The historian concludes that both international and outbound tourism gradually acquired the form of a dialogue between the West and the East, destroying the 'iron curtain' in the minds of representatives of the two 'camps'. In the 1980s, as the regulation of contacts with the local population weakened, the foreign tourism became a channel for penetration of the values from the Western world into the USSR. The westernization of the country had contributed to the destruction of the Soviet statehood and the collapse of the Soviet Union too [p. 227].

The results of the overall collection of articles clearly show how relevant the study of the last decade of socialism both in scientific and social environment is. The selection of articles and the structure of the collection meet the requirements of the conference organizers quite adequately. The first section demonstrates the state of modern historiographic landscape that has developed and is developing around the last decade of socialism.

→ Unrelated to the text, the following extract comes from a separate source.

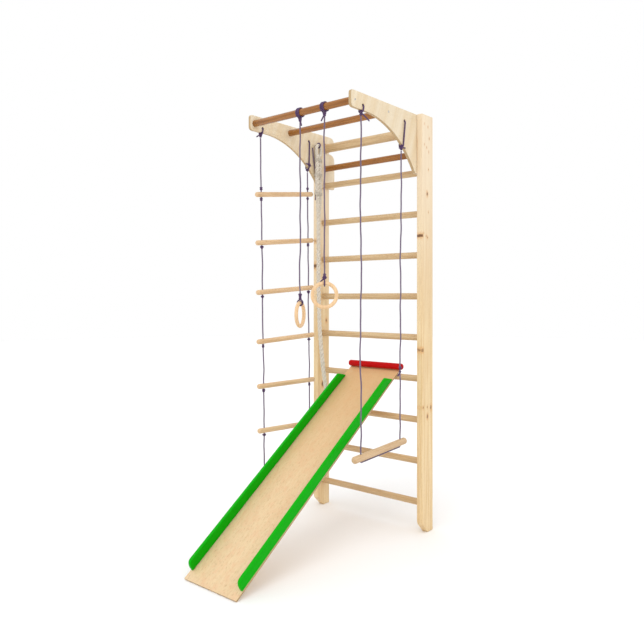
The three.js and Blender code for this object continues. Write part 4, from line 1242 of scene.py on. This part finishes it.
class CLIMB_OT_rungs(bpy.types.Operator):
    """Turns the nine round rungs and the thicker top rail"""

    bl_idname = "climb.rungs"
    bl_label = "Rungs"

    def execute(self, context):
        for name in RUNG_NODES:
            z = middle(name)[2]
            made = rod((-RUNG_HALF, RUNG_Y, z), (RUNG_HALF, RUNG_Y, z), RUNG_RADIUS, 0.001, steps=2)
            shaped(f"{name}_round", made, "rung", "wall_bars", "rung_wood", name)
        outline = stadium(TOP_RAIL[1:], RAIL_STRAIGHT, RAIL_RADIUS)
        made = board(outline, -RUNG_HALF, RUNG_HALF, 0.001, ACROSS, steps=2)
        shaped("top_rail_round", made, "rung", "wall_bars", "rung_wood", "top_rail")
        return {"FINISHED"}


def screw_skin(head, way, length):
    """A countersunk screw: its radius falls from the head's rim to the shank and at the point, and the
    head's face is sunk by a cross whose arms lie where either coordinate is small."""
    sides = 48
    angle = np.linspace(0, TAU, sides, endpoint=False)
    face = np.linspace(0.0004, 0.0049, 12)
    narrow = np.minimum(np.abs(np.cos(angle)), np.abs(np.sin(angle)))[None] * face[:, None]
    sunk = 0.0011 * (1 - np.clip((narrow - 0.0005) / 0.0003, 0, 1))
    sunk *= 1 - np.clip((face[:, None] - 0.0024) / 0.0004, 0, 1)
    rest = np.array([(0.005, 0.0002), (0.0024, 0.003), (0.0024, length - 0.006), (0.0004, length)])
    radii = np.concatenate([np.repeat(face[:, None], sides, 1), np.repeat(rest[:, :1], sides, 1)])
    depth = np.concatenate([sunk, np.repeat(rest[:, 1:], sides, 1)])
    way = np.array(way, float)
    aside, third = np.array([0, 1.0, 0]), np.cross(way, (0, 1.0, 0))
    rings = np.array(head) + radii[..., None] * (
        np.cos(angle)[None, :, None] * aside + np.sin(angle)[None, :, None] * third)
    return skin(rings + depth[..., None] * way)


class CLIMB_OT_screws(bpy.types.Operator):
    """Drives the countersunk screws of the bars and the wall angles"""

    bl_idname = "climb.screws"
    bl_label = "Screws"

    def execute(self, context):
        for side, outward in (("left", -1), ("right", 1)):
            for place in BARS:
                self.screw(f"bar_screw_{place}_{side}", outward)
            for level in LEVELS:
                self.screw(f"angle_screw_{level}_{side}", -1)
        return {"FINISHED"}

    @staticmethod
    def screw(name, outward):
        """A screw that fills its box along X, with its head at the outward end."""
        low, high = corners(name)
        head = middle(name)
        head[0] = high[0] if outward > 0 else low[0]
        made = screw_skin(head, (-outward, 0, 0), high[0] - low[0])
        shaped(f"{name}_head", made, "zinc", "wall_bars", "zinc", name)


class CLIMB_OT_wall_angles(bpy.types.Operator):
    """Bends the four wall angles"""

    bl_idname = "climb.wall_angles"
    bl_label = "Wall angles"

    def execute(self, context):
        for side in SIDES:
            for level in LEVELS:
                self.angle(f"wall_angle_{level}_{side}")
        return {"FINISHED"}

    @staticmethod
    def angle(name):
        """An angle plate: the CAD shape with welded vertices and a small round on every sharp edge."""
        made = linked(name + "_plate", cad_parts[name].data.copy())
        weld = made.modifiers.new("weld", "WELD")
        weld.merge_threshold = 0.00005
        flat = made.modifiers.new("flat", "DECIMATE")
        flat.decimate_type = "DISSOLVE"
        flat.angle_limit = math.radians(3)
        eased = made.modifiers.new("round", "BEVEL")
        eased.width, eased.segments, eased.limit_method = 0.0006, 2, "ANGLE"
        finished = applied(made)
        finished.materials.clear()
        finished.materials.append(finish("zinc"))
        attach(made, "wall_bars")
        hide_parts(name)


# ---- pull-up frame ----

NOSE_HEIGHT, NOSE_ROUND = 0.088, 0.024
ARCH_Y, ARCH_RADIUS = -0.645, 0.575
HOOK_GAP = 0.001                # between a hook and the rung or rail that it hangs on
PLATE_HOLES = {"left": [(-0.672, 2.338), (-0.262, 2.337)], "right": [(-0.668, 2.338), (-0.280, 2.337)]}
SCREW_SEAT_RADIUS, SCREW_SEAT_DEPTH = 0.0055, 0.0034


def plate_outline():
    """The plate's outline in Y and Z: the nose, the arch, the hooks over rung and top rail, the tail."""
    top, nose, tail_y, foot = PLATE_HIGH[2], PLATE_LOW[1], PLATE_HIGH[1], PLATE_LOW[2]
    under, flat = top - NOSE_HEIGHT, NOSE_ROUND * 0.8
    arch = (ARCH_Y, under - ARCH_RADIUS)
    hook = RUNG_RADIUS + HOOK_GAP
    y, rail = TOP_RAIL[1:]
    rail_low, rail_high = rail - RAIL_STRAIGHT, rail + RAIL_STRAIGHT
    end = math.asin((foot - arch[1]) / ARCH_RADIUS)
    horn = (tail_y - 0.026, top - 0.004)
    return np.concatenate([
        [(nose + NOSE_ROUND, under)],
        arc(arch, ARCH_RADIUS, QUARTER, end, 48),
        [(y - hook, foot)],
        arc((y, middle("rung_02")[2]), hook, math.pi, 0, 20),
        [(y + hook, foot)],
        bend((tail_y - 0.012, foot), (tail_y, foot), (tail_y, foot + 0.012)),
        bend((tail_y, rail - 0.078), (tail_y, rail_low - hook), (y + 0.033, rail_low - hook), 12),
        arc((y, rail_low), hook, -QUARTER, -math.pi, 14),
        arc((y, rail_high), hook, math.pi, QUARTER, 14),
        bend((tail_y - 0.004, rail_high + hook), (tail_y - 0.002, top - 0.014), horn),
        bend(horn, (tail_y - 0.038, top), (tail_y - 0.052, top), 5)[1:],
        bend((nose + flat, top), (nose, top), (nose, top - flat)),
        bend((nose, under + NOSE_ROUND), (nose, under), (nose + NOSE_ROUND, under))[:-1],
    ])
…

In the second section, the positions of such trends in German science as traditional and new political history are reflected. The third section is devoted to the economy in the transformational era. The articles in the fourth section represent a trilateral perspective of the social transformations in Europe. The fifth section of the collection is devoted to the history of consumption culture and everyday behavioral practices of various social groups. In general, the presented materials cover the most important areas of historical science - political, economic, cultural history and the history of ideas.